Margin, markup, and landed cost
Another critical point is landed cost, the real product cost once it is ready to sell. It includes product cost, transport, duties, import taxes, and logistics handling.
If pricing is based only on purchase cost, margin is distorted. First compute real cost, then apply pricing rules.
Continue with how to calculate real landed cost per product.
Profitable pricing is not intuition
Many businesses price products by watching competitors or using simple multipliers. But profitable pricing requires operating discipline.
When margin and markup are understood correctly, pricing becomes a strategic, data-based decision. This protects SKU profitability, improves cross-channel comparisons, and supports healthy catalog growth.
How Margynn helps with margin calculation
Managing margins manually gets hard when catalogs grow or when products come from multiple suppliers. Margynn automates key steps: upload invoice or proforma, extract product data, calculate landed cost per SKU, and preview margin before publishing to ecommerce or POS.

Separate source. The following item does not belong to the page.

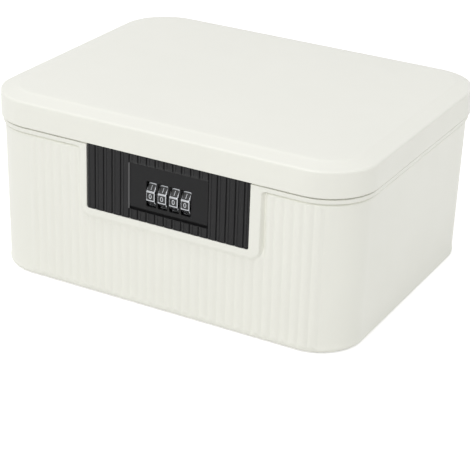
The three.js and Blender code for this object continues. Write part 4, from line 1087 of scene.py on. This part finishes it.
def plate_pocket(lock):
    """Left, bottom, right and top of the pocket that the release plate slides in."""
    bottom = PLATE_LOW.z - PLATE_TRAVEL - FIT_GAP
    return PLATE_LOW.x - FIT_GAP, bottom, PLATE_HIGH.x + FIT_GAP, PLATE_HIGH.z + lock.plate_top_gap


# Powers below one make the sides of a groove steep and its bottom blunt
GROOVE_POWER = 0.5
RIB_POWER = 0.7


def reed_depth(lock, x, z):
    """How far the panel's front lies behind the crown of its reeds.

    A deep groove parts two reeds and a shallow one marks off a narrow rib beside it. At the pocket's
    left side the last reed slopes down to the plate.
    """
    share = ((x - PANEL_LOW.x) / lock.reed_pitch) % 1
    fall = lock.reed_fall * (2 * share - 1) ** 2
    left, bottom, _, top = plate_pocket(lock)
    slope, slope_end, near = 1 - (left - x) / lock.edge_slope, 1.2, 0.001 * MM
    if 0 < slope < slope_end and bottom - near < z < top + near:
        return fall + (PLATE_LOW.y - PANEL_LOW.y - fall) * min(slope, 1.0)
    wall = min(share, 1 - share) * lock.reed_pitch / (lock.groove_width / 2)
    rib = abs(share - lock.rib_share) * lock.reed_pitch / (lock.rib_groove / 2)
    return (
        fall + (lock.groove_depth - fall) * max(0.0, 1 - wall) ** GROOVE_POWER
        + lock.rib_groove_depth * max(0.0, 1 - rib) ** RIB_POWER
    )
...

This helps teams price with real data and reduce human errors in inventory and catalog operations.
Turn pricing into a technical and profitable decision
Define clear margin and markup rules, and validate discount and fee impact before publishing.
Frequently asked questions
What is the difference between margin and markup?
Markup is calculated on cost, while margin is calculated on selling price.
Which metric should I use to set price?
Margin is usually the best KPI because it reflects real profitability over final price.
Does high markup guarantee strong margin?
No. You can still have low margin if final price is not enough.
How do I calculate price for target margin?
Target price = Cost / (1 - Target margin).
Why is real margin usually lower than expected?
Because discounts, channel commissions, logistics, and taxes reduce final net margin.